We accelerated and tried to keep the front left wheel on or near the center of the pad. Jim then said "gas gas gas" and Chip complied by mashing the throttle. The loss of traction from the spinning rear wheels caused an oversteer condition to develop. Chip was instructed to try to counter steer to stabilize the car in the oversteer condition and recover. The tendency in this situation is to look where the car is skidding, but the instructors reminded us to look where we wanted the car to go. It was harder to do than one might think. Both of us wound up doing our share of 180's. It was educational, as well as a ton of fun, and I feel that most of the class really took to it.
In the second part of the exercise we were instructed to flip DSC back on and push the throttle to the floor to serve as a test of what DSC does to keep the car in check. I laughed out loud as I mashed the throttle to the floor and drive around the inside of the pad effortlessly, in full control, in spite of the ridiculous throttle position that would have otherwise sent me careening out of control. I took away the impression that DSC works, and works well.
The hardest part of the skidpad exercise for me was recognizing the oversteer condition quickly enough to add the initially large steering input to counter the acceleration and then use smaller inputs to maintain the drifting condition, but I managed to maintain the drift for almost 1/2 a circle before Jim induced more oversteer by momentarily pulling the emergency brake. Aggressive input followed by smaller inputs. I recovered cleanly enough, and Jim soon asked me to exit the course and restage. Although this exercise took the most amount of time because we could only do two cars on the pad at once (and trust me -- you wouldn't want more than that), it was over all too soon.

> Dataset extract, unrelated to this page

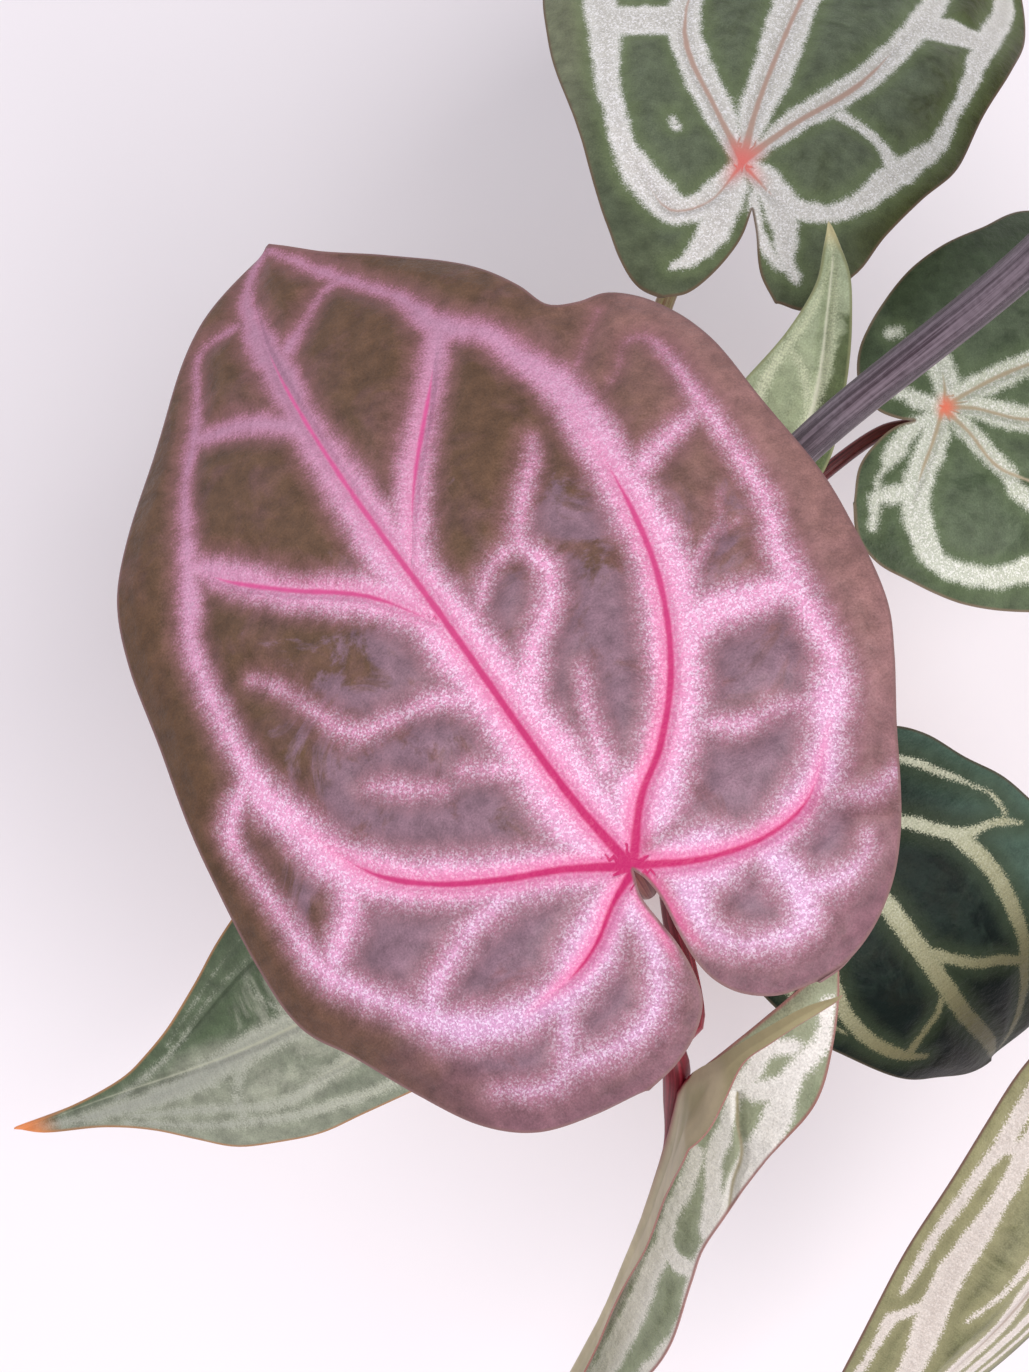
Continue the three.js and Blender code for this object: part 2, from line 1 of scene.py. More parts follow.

By far the most fun exercise on Day 1 (for me, anyway) was the handling course. This exercise was designed to combine the skills we'd learned up to that point and add some high-speed vehicle dynamics. The words "understeer" and "oversteer" were discussed and sampled earlier in the day and this is where we put the concepts to the test.
All BMWs are configured from the factory to understeer. The reason, according to the instructors, is that BMW believes the average driver will be able to recover from an understeer condition more easily than an oversteer. And I'd have to agree. Jim added that in any case the fastest cars on the track will always be those that are configured to understeer slightly so a tendency to understeer isn't all that bad.

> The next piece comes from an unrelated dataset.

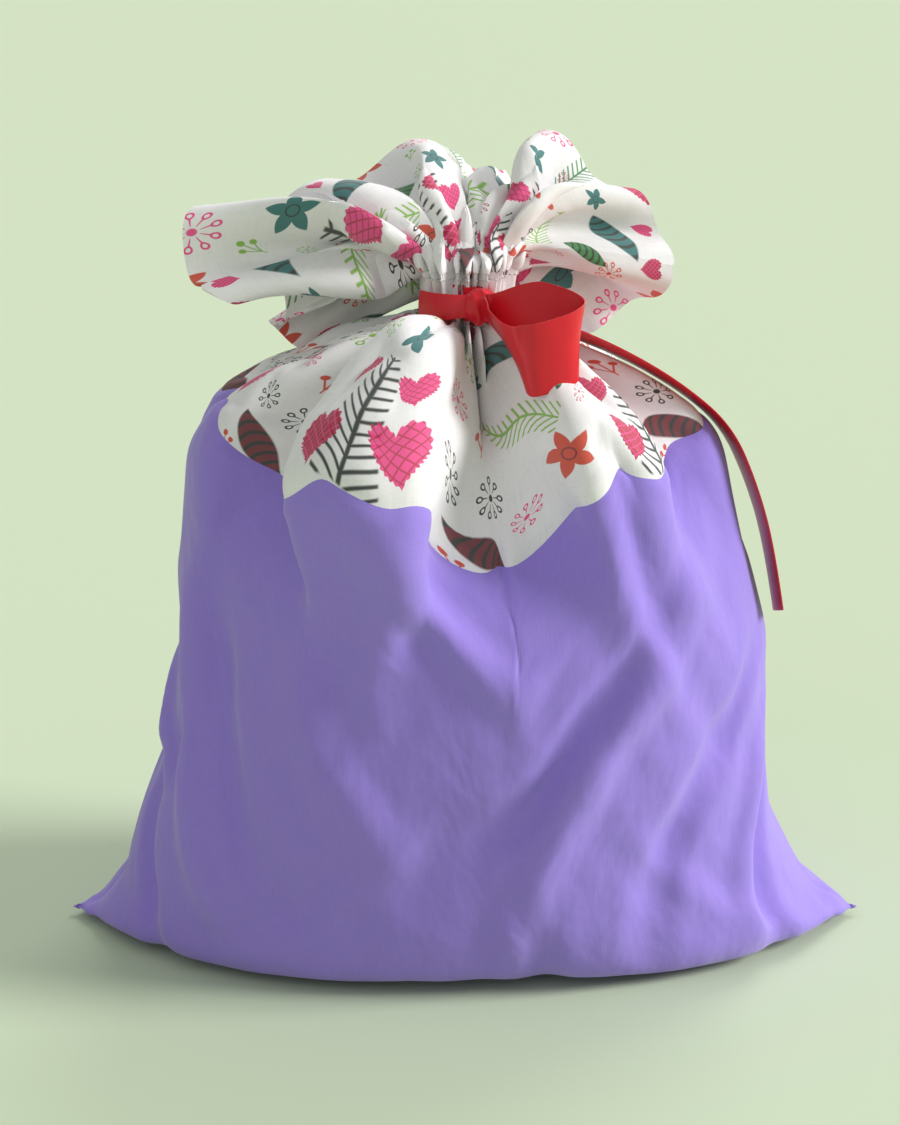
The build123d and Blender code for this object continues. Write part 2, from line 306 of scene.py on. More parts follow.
class Recipe:
    """A material or node group while it is being put together."""

    def __init__(self, tree):
        self.tree = tree

    def add(self, kind, *inputs, **settings):
        node = self.tree.nodes.new(kind)
        for name, value in settings.items():
            setattr(node, name, value)
        for socket, value in zip(node.inputs, inputs):
            self.feed(socket, value)
        return node

    def feed(self, socket, value):
        if isinstance(value, bpy.types.NodeSocket):
            self.tree.links.new(value, socket)
        elif value is not None:
            socket.default_value = value

    def math(self, operation, a, b=None, c=None):
        return self.add("ShaderNodeMath", a, b, c, operation=operation).outputs[0]

    def plus(self, a, b):
        return self.math("ADD", a, b)

    def minus(self, a, b):
        return self.math("SUBTRACT", a, b)

    def times(self, a, b):
        return self.math("MULTIPLY", a, b)

    def size(self, a):
        return self.math("ABSOLUTE", a)

    def squares(self, a, b):
        """The sum of the squares of two values."""
        return self.plus(self.times(a, a), self.times(b, b))

    def within(self, value, limit, softness=0.04):
        """1 where value is under limit and 0 where it is over, with a soft edge."""
        low, high = self.minus(limit, softness), self.plus(limit, softness)
        ramp = self.add("ShaderNodeMapRange", value, low, high, 1.0, 0.0, interpolation_type="SMOOTHSTEP")
        return ramp.outputs[0]

    def mix(self, factor, a, b, blend="MIX"):
        node = self.add("ShaderNodeMix", data_type="RGBA", blend_type=blend)
        self.feed(node.inputs[0], factor)
        self.feed(node.inputs[6], a)
        self.feed(node.inputs[7], b)
        return node.outputs[2]


def new_material(name, **finish):
    """A principled material with a few finish values, and its recipe and shader."""
    material = bpy.data.materials.new(name)
    material.use_nodes = True
    shader = material.node_tree.nodes["Principled BSDF"]
    for socket, value in finish.items():
        shader.inputs[socket.replace("_", " ")].default_value = value
    return material, Recipe(material.node_tree), shader


# Waves of noise to a metre of cloth, each way.
WARP = (1900, 150)
WEFT = (150, 1900)
SOFT_CRUMPLE = (34, 22)
DYE_PATCHES = (9, 9)
SATIN_RIBS = (260, 5200)
SATIN_PATCHES = (60, 40)
THREAD_TWIST = (3000, 3000)


def noise_over(recipe, place, waves, detail=2.0):
    """Noise over a place, with so many waves to a metre each way."""
    stretched = recipe.add("ShaderNodeMapping", place, (0, 0, 0), (0, 0, 0), (*waves, 1.0))
    return recipe.add("ShaderNodeTexNoise", stretched.outputs[0], None, 1.0, detail).outputs[0]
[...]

While this exercise wasn't timed, we were encouraged to drive the cars hard and fast, but under control. Matt and Jim walked to the apexes of the two challenging turns in the course and using the radio coached us as we drove the line around the curves. Most of us turned in too early and encountered severe understeer as we tried to crank it around the apex, but with feedback from both Matt and Jim (and, truth be told, a few strategically placed cones) we eventually saw the light and went wide in the early portion of the turn, braking heavily to get the car down to a speed in which it would handle the turn, drive it through the apex on the inside -- practically running over Jim's toes -- and then accelerate out of the turn.
At one point Jim explained the "string theory". Imagine there's a string connected between the throttle and the bottom of the steering wheel. If the wheel is straight, we're able to push the pedal to the floor to make the car go as fast as it will go. But as we add steering input, the string pulls up on the pedal and limits our maximum throttle input. With that new-found knowledge, we honed our vehicle handling skills.
On Chip's turn around the course, I managed to get some great video [YouTube]:
Once we'd had some experience on the course, Matt and Jim told us we'd go around the course once again, but this time we were timed. Oddly enough, "Ms. Tailgater" pulled the best time as I recall. Her lead foot definitely came in handy on this exercise!
End of Day One
Even though we'd been driving all day and I was definitely feeling tired, the end of Day One came all too quickly. After everyone brought their cars back to the terminal we gathered in the staging room to say goodbye to the few folks who were here only for the One-Day school and to outline the plan for Day 2. We all agreed to meet back in the staging room at 8:30AM the following day and at that point Matt gave everyone a BMW Performance Center hat while those departing also received their completion certificates.
As the class filed out of the staging room, Chip and I pulled Matt and Jim aside to ask them for their recommendations for a good place to eat. They recommended a place in the newly revitalized downtown Greenville -- just a few miles west of our hotel -- so we thanked them for their help and left for the hotel.
Later that evening we drove into downtown Greenville. Maybe it was all the beautiful young southern girls I saw walking down the street or just the cobblestone walkways and tree-lined streets (likely both), but I found it to be one of the nicest downtown areas I've seen. It reminded me of a cross between cozy feel of downtown Princeton combined with the history of Boston. It was clear that a lot of money had gone into revitalizing the area, and while we didn't get to see much more than main street with its many shops, restaurants, and brew pubs, I knew I wanted to come back to do a bit more exploring next time I was in the area. I'd definitely recommend a trip to downtown Greenville for friends, couples, or family when you're down at the Performance Center, and if you choose to stay at the Hilton Greenville, you'll be that much closer to the city.
We never did find the restaurant Matt recommended but we ate in a great local Mexican joint and later found our way to a brew pub for a full-bodied lager. As I began sipping my brew, I felt compelled to break out an old joke from the television show Cheers -- in my best "Norm" voice I told Chip "better stop me at one....uh, better make that 1:30".